Measuring the Narrative of “It’s a Wonderful Life” against more Traditional Historical Evidence

It’s a Wonderful Life assumes that the desire to own a home is “deep within” most people because it anchors them in a positive way to the world immediately around them, and thus secured, they become more confident and more caring people toward those who are their neighbors in sharing the status of home ownership.

Typical newspaper advertisement layout for a savings and loan association with phrases: Simple to buy - easy to pay for; Friendly "at home" service, and A.B.C. Savings and Loan Association
Typical newspaper advertisement layout for a savings and loan association. Credit: Morton Bodfish and A. D. Theobald, Savings and loan principles (New York, 1940)

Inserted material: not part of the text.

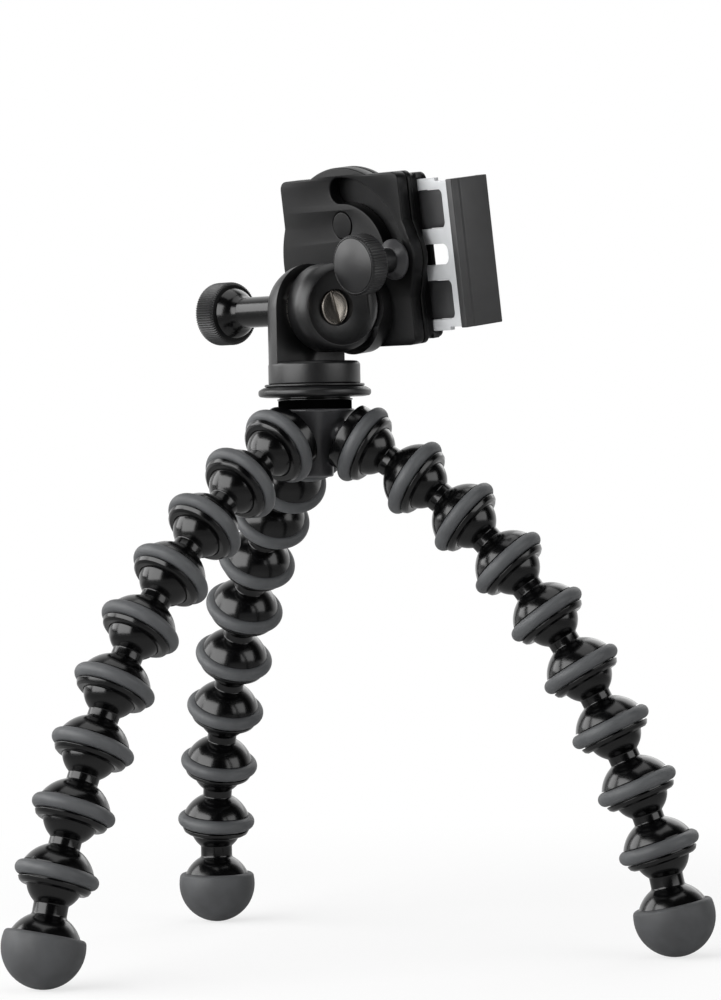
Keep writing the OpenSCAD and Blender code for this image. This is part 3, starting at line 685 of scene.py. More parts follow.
def neck_outline():
    points = [(0, CORE_TOP + NECK_LOW)]
    points += [(CORE_R - inset, CORE_TOP + rise, soft) for inset, rise, soft in NECK_RIM]
    return softened(points + [(CORE_R - NECK_STEP_IN, CORE_TOP + NECK_H), (0, CORE_TOP + NECK_H)])


def hub_cup_outline():
    """The cup at the end of an arm, from its flat back to its seat."""
    low = -RING_BACK - GROOVE_HALF
    points = softened([(0, -ARM_EDGE), (ARM_R, -ARM_EDGE, ARM_SOFT), (ARM_R, low, SOFT), (GROOVE_R, low)])
    mouth = cup_outline(0, low - CUP_START)
    start = next(k for k, p in enumerate(mouth) if p[0] <= GROOVE_R + 1e-6 and p[1] > 0)
    return points + mouth[start:]


def build_hub():
    roots = [revolve("hub_core", core_outline(), UPRIGHT)]
    for leg in LEGS:
        roots.append(revolve(f"hub_root_{leg}", root_outline(), arm_frame(leg)))
    core = blended("hub_core", roots, SKIN_GRAIN, SKIN_PASSES)
    # Painted light: the core is black plastic, shown in the lighter grey so that its funnel looks lit
    dress(core, COLLAR_GREY_AND_LIT_CORE, "hub", "black_plastic", "hub_body")
    # The recess piece carries painted shade: a gloss-free black sheet where the crevice under the wheel lies
    # in shadow
    low, high = CORE_TOP - RECESS_LOW, CORE_TOP + RECESS_HIGH
    recess = revolve("hub_recess", [(0, low), (RECESS_R, low), (RECESS_R, high), (0, high)], UPRIGHT)
    dress(recess, PAINTED_SHADE_BLACK, "hub", "black_plastic", "hub_body")
    dress(revolve("hub_neck", neck_outline(), UPRIGHT), GLOSS_BLACK, "hub", "black_plastic", "hub_body")
    for leg in LEGS:
        cup = revolve(f"hub_cup_{leg}", hub_cup_outline(), arm_frame(leg))
        dress(cup, GLOSS_BLACK, "hub", "leg_plastic", "hub_body")
        ring = revolve(f"hub_ring_{leg}", ring_outline(0), arm_frame(leg), closed=True)
        dress(ring, RUBBER, "hub", "grey_rubber", "hub_rings")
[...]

When we look at home ownership data for the United States, we find that nearly two thirds of Americans own their home, and that this figure has been remarkably stable for the last fifty years.  Stepping back and looking at the longer trend line, we find that the number of Americans who owned their homes didn’t go above 50% until the year 1950.  How can we combine traditional historical sources with what we are told in It’s a Wonderful Life to understand why this situation changed: Did American capitalism become more democratic over time?

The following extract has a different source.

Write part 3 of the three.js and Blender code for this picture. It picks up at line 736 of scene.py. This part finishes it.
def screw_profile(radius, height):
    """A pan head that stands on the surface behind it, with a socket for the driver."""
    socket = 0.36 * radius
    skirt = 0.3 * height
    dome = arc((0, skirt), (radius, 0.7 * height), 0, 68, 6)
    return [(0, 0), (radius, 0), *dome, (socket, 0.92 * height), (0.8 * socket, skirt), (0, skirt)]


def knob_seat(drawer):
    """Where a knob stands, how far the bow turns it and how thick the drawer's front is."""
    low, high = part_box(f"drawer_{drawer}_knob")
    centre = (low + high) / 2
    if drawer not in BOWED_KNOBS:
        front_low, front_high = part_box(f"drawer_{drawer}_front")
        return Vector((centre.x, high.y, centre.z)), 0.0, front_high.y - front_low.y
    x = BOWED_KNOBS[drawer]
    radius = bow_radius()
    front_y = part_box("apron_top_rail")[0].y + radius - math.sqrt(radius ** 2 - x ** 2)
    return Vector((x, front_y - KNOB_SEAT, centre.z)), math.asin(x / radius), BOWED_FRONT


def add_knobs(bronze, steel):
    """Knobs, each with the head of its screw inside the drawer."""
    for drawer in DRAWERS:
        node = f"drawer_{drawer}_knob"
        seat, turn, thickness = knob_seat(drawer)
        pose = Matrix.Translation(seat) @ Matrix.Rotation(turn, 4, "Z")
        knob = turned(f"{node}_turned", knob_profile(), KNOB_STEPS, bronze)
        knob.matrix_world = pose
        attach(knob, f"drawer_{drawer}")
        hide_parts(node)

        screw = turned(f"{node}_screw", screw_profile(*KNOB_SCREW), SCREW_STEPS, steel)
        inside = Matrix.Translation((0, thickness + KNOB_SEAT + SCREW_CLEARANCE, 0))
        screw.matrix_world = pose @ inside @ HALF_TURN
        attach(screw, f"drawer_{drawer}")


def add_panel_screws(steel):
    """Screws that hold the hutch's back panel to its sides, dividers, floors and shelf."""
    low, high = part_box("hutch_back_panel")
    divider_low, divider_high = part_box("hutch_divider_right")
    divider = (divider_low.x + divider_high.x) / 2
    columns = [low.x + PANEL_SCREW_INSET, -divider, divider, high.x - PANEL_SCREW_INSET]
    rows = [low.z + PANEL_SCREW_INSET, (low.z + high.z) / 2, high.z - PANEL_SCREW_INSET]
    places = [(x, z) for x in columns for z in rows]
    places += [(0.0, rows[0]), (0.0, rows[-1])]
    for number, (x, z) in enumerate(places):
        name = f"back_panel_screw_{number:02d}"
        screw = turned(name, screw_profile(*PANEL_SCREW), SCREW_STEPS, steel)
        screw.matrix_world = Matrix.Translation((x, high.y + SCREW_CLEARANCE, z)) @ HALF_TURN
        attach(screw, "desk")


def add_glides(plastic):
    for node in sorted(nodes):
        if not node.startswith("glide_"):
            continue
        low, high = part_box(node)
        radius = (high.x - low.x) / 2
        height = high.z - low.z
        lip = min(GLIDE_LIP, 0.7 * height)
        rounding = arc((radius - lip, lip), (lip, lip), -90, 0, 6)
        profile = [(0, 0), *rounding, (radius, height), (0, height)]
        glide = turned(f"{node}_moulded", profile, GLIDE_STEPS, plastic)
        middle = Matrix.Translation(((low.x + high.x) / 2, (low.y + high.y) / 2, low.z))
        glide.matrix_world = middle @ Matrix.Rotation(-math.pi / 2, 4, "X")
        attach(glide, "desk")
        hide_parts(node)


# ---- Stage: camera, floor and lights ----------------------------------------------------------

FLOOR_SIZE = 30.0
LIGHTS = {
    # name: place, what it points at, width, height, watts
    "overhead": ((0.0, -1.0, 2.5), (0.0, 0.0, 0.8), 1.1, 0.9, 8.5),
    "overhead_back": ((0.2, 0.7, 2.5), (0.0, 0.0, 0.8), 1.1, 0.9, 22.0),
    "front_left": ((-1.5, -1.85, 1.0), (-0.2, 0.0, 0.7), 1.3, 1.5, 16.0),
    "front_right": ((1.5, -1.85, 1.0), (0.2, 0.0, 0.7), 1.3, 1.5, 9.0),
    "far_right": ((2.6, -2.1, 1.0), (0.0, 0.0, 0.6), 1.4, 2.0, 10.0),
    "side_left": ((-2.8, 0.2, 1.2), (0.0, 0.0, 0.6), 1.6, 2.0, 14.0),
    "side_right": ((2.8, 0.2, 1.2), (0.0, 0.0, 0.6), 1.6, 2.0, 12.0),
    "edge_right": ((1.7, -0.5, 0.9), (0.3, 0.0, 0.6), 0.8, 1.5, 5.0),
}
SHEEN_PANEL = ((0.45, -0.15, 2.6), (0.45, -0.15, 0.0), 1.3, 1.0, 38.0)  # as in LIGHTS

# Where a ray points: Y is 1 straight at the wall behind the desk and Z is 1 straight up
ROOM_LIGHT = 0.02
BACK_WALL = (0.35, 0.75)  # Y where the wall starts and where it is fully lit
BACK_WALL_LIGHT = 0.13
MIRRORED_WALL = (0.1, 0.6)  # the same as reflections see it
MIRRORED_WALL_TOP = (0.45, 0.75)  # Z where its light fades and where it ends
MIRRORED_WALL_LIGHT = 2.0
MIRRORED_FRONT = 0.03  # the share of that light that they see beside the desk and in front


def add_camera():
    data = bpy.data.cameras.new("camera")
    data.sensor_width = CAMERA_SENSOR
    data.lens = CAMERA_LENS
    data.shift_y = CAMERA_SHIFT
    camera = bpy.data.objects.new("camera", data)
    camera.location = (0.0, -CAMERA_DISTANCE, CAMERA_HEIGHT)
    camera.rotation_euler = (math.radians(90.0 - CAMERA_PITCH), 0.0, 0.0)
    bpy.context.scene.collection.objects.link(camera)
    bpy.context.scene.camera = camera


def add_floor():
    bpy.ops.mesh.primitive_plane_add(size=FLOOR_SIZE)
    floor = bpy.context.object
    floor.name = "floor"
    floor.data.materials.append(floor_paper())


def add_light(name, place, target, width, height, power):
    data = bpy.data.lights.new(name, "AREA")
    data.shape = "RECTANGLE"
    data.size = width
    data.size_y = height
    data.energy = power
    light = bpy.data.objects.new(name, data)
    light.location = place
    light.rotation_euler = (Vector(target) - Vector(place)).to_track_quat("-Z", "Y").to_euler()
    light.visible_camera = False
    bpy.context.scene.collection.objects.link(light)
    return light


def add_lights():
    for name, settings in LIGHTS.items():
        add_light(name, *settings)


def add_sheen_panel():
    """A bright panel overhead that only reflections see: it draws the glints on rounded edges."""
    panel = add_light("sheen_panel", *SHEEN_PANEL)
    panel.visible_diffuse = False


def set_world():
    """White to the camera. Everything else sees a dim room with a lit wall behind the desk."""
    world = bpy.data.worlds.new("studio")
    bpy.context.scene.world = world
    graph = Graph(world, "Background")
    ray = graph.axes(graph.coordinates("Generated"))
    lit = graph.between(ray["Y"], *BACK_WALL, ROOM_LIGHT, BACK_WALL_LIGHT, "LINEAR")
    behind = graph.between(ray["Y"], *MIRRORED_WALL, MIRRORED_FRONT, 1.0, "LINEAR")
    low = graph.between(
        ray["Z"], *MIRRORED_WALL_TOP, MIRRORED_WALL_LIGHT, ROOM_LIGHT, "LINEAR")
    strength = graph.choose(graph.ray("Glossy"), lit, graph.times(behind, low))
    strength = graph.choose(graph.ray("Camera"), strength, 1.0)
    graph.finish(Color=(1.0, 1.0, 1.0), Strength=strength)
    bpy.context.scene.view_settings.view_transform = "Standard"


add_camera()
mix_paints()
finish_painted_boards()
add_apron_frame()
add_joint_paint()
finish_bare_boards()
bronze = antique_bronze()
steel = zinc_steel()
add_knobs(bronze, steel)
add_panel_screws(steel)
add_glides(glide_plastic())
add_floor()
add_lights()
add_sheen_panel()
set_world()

Before the New Deal , the federal government did not provide any assistance to either borrowers or lenders. That earlier economy simply did not have the institutional capacity to support credit arrangements that could stretch far enough into the future to make homeownership available to the vast majority of wage-earning Americans. Indeed, Soule found that “while the poor did not grow poorer, the rich grew richer more rapidly than the poor did” (Soule 317).

Thus, even in comparatively prosperous times (and even with the assistance of a building and loan), financing a home remained a daunting challenge. A building and loan association could help the aspiring homeowner in two ways: by offering a higher interest rate on the account in which the nest egg was accumulating; and, secondly, by offering to finance as much as two-thirds of a first mortgage over twelve years. Even under these terms, homeownership still remained generally restricted to those in the upper middle class and above. Indeed, it was the utilization of building and loan associations by these Americans that most accounted for the associations’ exponential growth in the 1920s (Halbert 15, 24–25, 27–30; Mason 57–58).

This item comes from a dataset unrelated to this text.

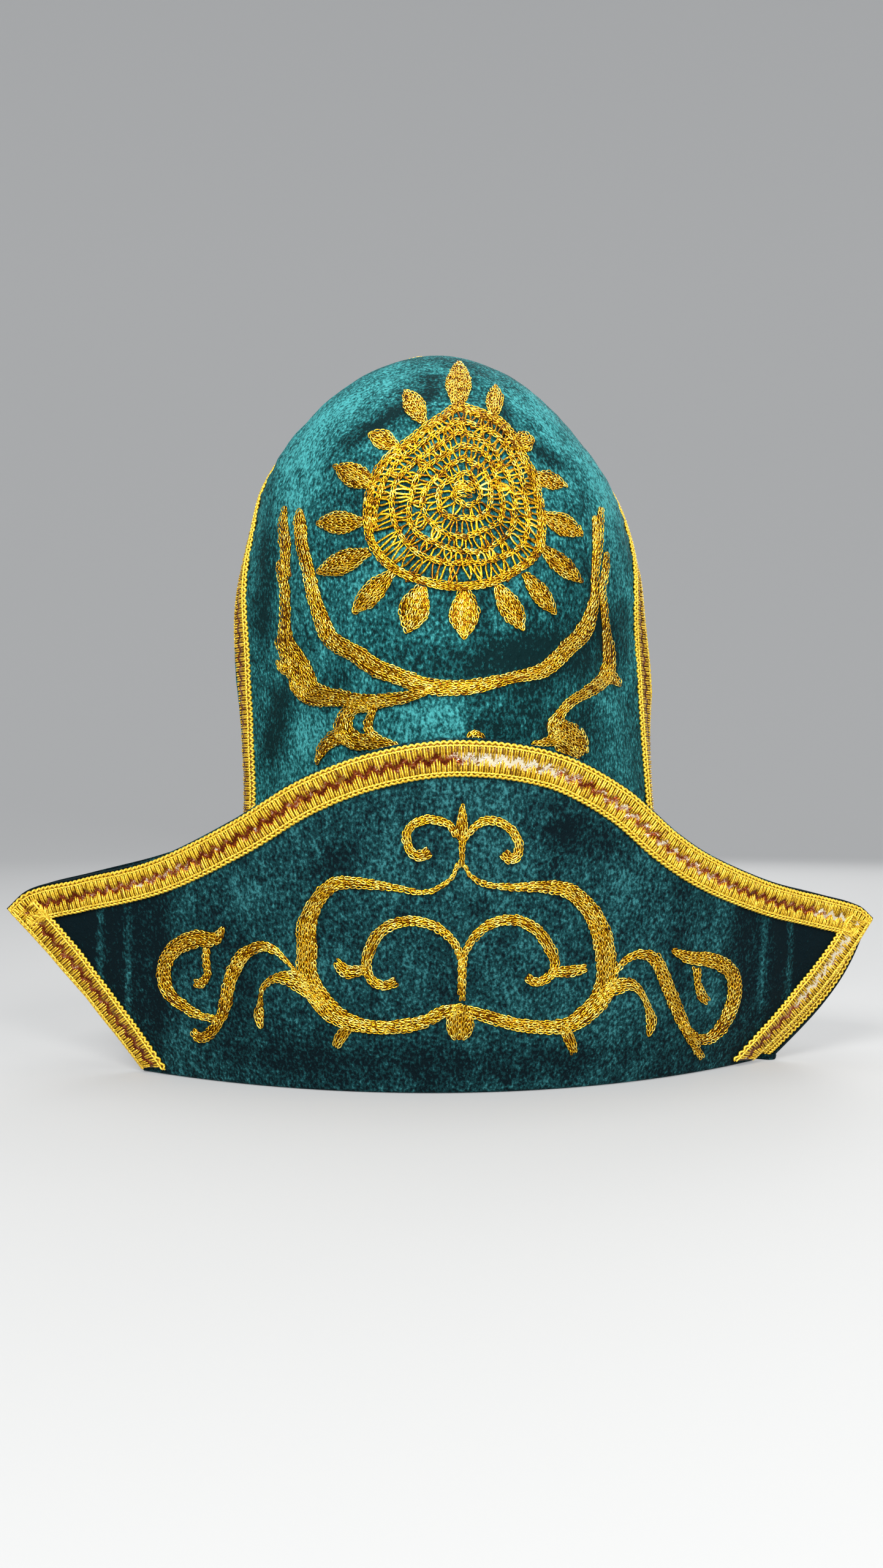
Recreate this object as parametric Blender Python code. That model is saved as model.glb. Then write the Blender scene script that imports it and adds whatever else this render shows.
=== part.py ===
"""A tall velvet hat of two dome panels with a split, turned-up brim and gold braid along its edges.

Blender 4.5, metres, +Z up. The front faces -Y, and the origin is at the centre of the base on the surface
that the hat stands on. The tables and sizes below are in millimetres, and add_shell turns them to metres.
"""

import math
from collections import namedtuple

import bmesh
import bpy
from mathutils import Vector
from mathutils.bvhtree import BVHTree

MM = 0.001

CROWN_WALL = 2.0
SEAM_ALLOWANCE = 3.0
SEAM_GAP = 0.45
CROWN_RINGS = 23
CROWN_COLUMNS = 22

FLAP_WALL = 2.4
FOLD_RADIUS = 2.7
FOLD_INSET = 0.8
FOLD_CENTRE_OUT = 1.6
FLAP_COLUMNS = 44
FLAP_ROWS = 8
FLAP_BULGE = 2.6
FOOT_FADE = 5
TOP_EDGE_DEPTH = 86.0
TIP_DEPTH = 2.0
SLIT_CLEARANCE = 0.3

BRAID_WIDTH = 13.5
BRAID_THICKNESS = 1.2
BRAID_INSET = 0.8
EDGE_BRAID_LIFT = 0.45
EDGE_BRAID_CELLS = 2
SEAM_BRAID_LIFT = 0.8
SEAM_BRAID_CELLS = 6
SEAM_BRAID_FOOT = 12.0
CREST_BACK = 3.5
SIDE_ANGLE = 90
SIDE_NEAR = 8
SHOULDER_HEIGHT = 190.0
SMOOTH_TOP = 40.0

# The sections of the dome from the base up. A ridge of 0.5 is a round side and 1 a sharp one. A seam is its
# angle round from the middle of the front, so past 90 it lies behind the side of the dome.
CrownRow = namedtuple(
    "CrownRow", "height centre_x centre_y half_width half_depth ridge_left ridge_right seam_left seam_right"
)
CROWN_ROWS = (
    CrownRow(2.7, 1.0, 0.0, 132.0, 52.0, 1.00, 1.00, 73, 73),
    CrownRow(25, 0.8, 0.0, 117.5, 55.0, 1.00, 1.00, 73, 73),
    CrownRow(55, 0.4, 0.0, 102.5, 61.0, 1.05, 1.00, 76, 77),
    CrownRow(85, 0.2, 0.0, 93.0, 67.5, 1.10, 0.98, 80, 82),
    CrownRow(113, -0.1, 0.0, 90.1, 72.5, 1.15, 0.96, 81, 83),
    CrownRow(146, -1.1, 0.0, 90.2, 76.0, 1.18, 1.04, 80, 76),
    CrownRow(178, -2.6, 0.0, 91.5, 77.0, 1.14, 1.06, 75, 71),
    CrownRow(205, -3.8, 0.5, 89.3, 76.0, 0.90, 0.76, 79, 71),
    CrownRow(232, -3.9, 1.0, 82.7, 72.5, 0.70, 0.60, 91, 86),
    CrownRow(254, -4.8, 2.0, 76.5, 67.0, 0.62, 0.60, 100, 98),
    CrownRow(270, -6.0, 3.0, 66.8, 60.5, 0.60, 0.58, 104, 104),
    CrownRow(281, -6.0, 4.5, 58.0, 53.5, 0.56, 0.56, 106, 106),
    CrownRow(291, -5.7, 7.0, 49.0, 46.0, 0.54, 0.54, 106, 106),
    CrownRow(301.5, -5.3, 9.5, 36.5, 34.5, 0.52, 0.52, 106, 106),
    CrownRow(308.7, -5.4, 11.5, 22.8, 22.8, 0.50, 0.50, 106, 106),
    CrownRow(313, -5.4, 12.5, 11, 11, 0.50, 0.50, 106, 106),
    CrownRow(314.4, -5.0, 12.5, 0.0, 0.0, 0.50, 0.50, 106, 106),
)
WIDEST = 6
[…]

If the blueprint of capitalism presented by the building and loan industry was elusive yet attainable to white immigrants, there is a fact that is utterly absent from It’s a Wonderful Life: this model of democratic capitalism in the United States was generally reserved for whites only.

Questions for Discussion and Reflection

  1. What were the major barriers to owning a home in the early twentieth century and how did building and loans associations help make that process accessible to working families?
  2. How, according to George and Peter Bailey, is home ownership a positive moral value? Are they right? Does this mean that renting your home is “wrong”?

Teacher’s Guide

Content Standard

  • USH 4 (e)Describe the booming economy based upon access to easy credit through installment buying of appliances and inventions of modern conveniences including the automobile.
  • USH 4.2 (a): Identify causes contributing to an unstable economy including the overproduction of agriculture products, greater speculation and buying on margin in the Stock Market, and the government’s pro-business and laissez-faire policies.

Compelling Question #2: What did it take to own a home in George Bailey’s America (1907-1941)?

This chapter places the Building and Loan movement within the context of the expanding economy that preceded the 1920s, which led to an increase in home ownership. It also considers barriers to broader participation in later years.